He was a student of the 'École principale du service de Santé de la Marine at Bordeaux, and during World War I served in the infantry. In 1915 he sustained wounds, receiving the Croix de Guerre. In 1919 he defended his doctoral thesis with Contribution à la prophylaxie de la syphilis. From 1921 to 1923 he worked in a hospital at Brazzaville, Middle Congo, and subsequently becomes an assistant at the Pasteur Institute in Brazzaville. Here he works on a treatment for trypanosomiasis by testing orsanine and suramine developed by Ernest Fourneau (1872-1949).

In 1927 he is appointed head of the laboratory at the Pasteur Institute in Saigon, and soon afterwards is transferred to Dakar, where he is promoted to medical officer of hygiene (1928). The following year he becomes director of the laboratory in Bamako, and in 1930 returned to France, being appointed instructor of microbiology classes at the Institut Pasteur.

In 1932 he becomes head of the laboratory at the Pasteur Institute in Tunis. Here he performs tests on a vaccine against yellow fever, using a vaccine that was produced from the brains of mice that were infected with the yellow fever virus. In 1934, based in Dakar, he administers the yellow fever vaccine to the populace on a large scale basis. The vaccine used in West Africa is deemed successful, the primary negative being reports of benign febrile reactions.

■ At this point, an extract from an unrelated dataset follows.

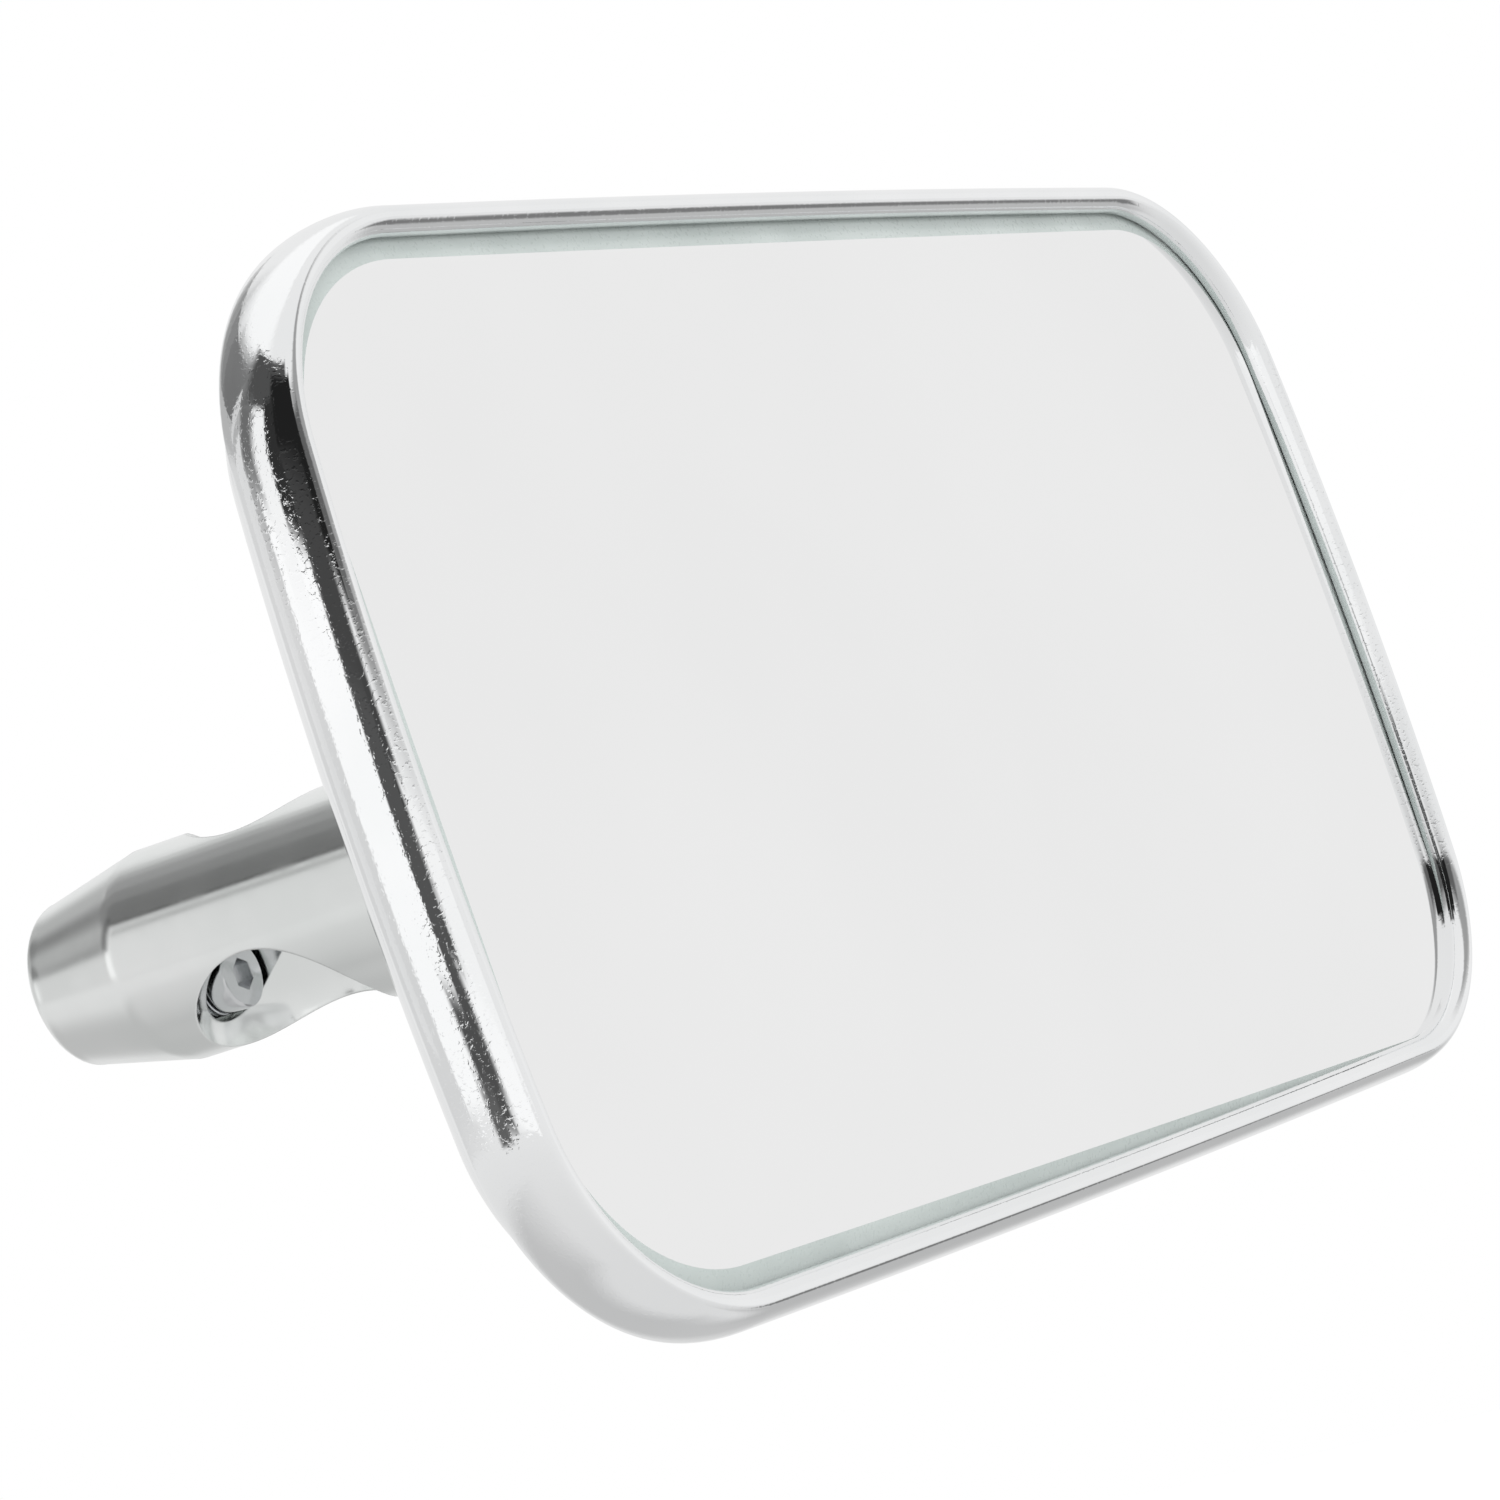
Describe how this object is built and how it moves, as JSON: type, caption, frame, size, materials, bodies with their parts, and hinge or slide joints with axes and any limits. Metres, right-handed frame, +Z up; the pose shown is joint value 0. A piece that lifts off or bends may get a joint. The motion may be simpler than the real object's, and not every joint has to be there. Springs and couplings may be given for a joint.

In 1935-37 he teaches classes at Faculty of Medicine of Paris. In 1941 is dismissed by the Vichy government, and becomes a lecturer at the Faculty of Medicine of Algiers, replacing Ernest Pinoy (1873-1948). In 1945 he returns to the Pasteur Institute in Tunis, and later serves as a professor of bacteriology and hygiene at the University of Strasbourg (1950-1960).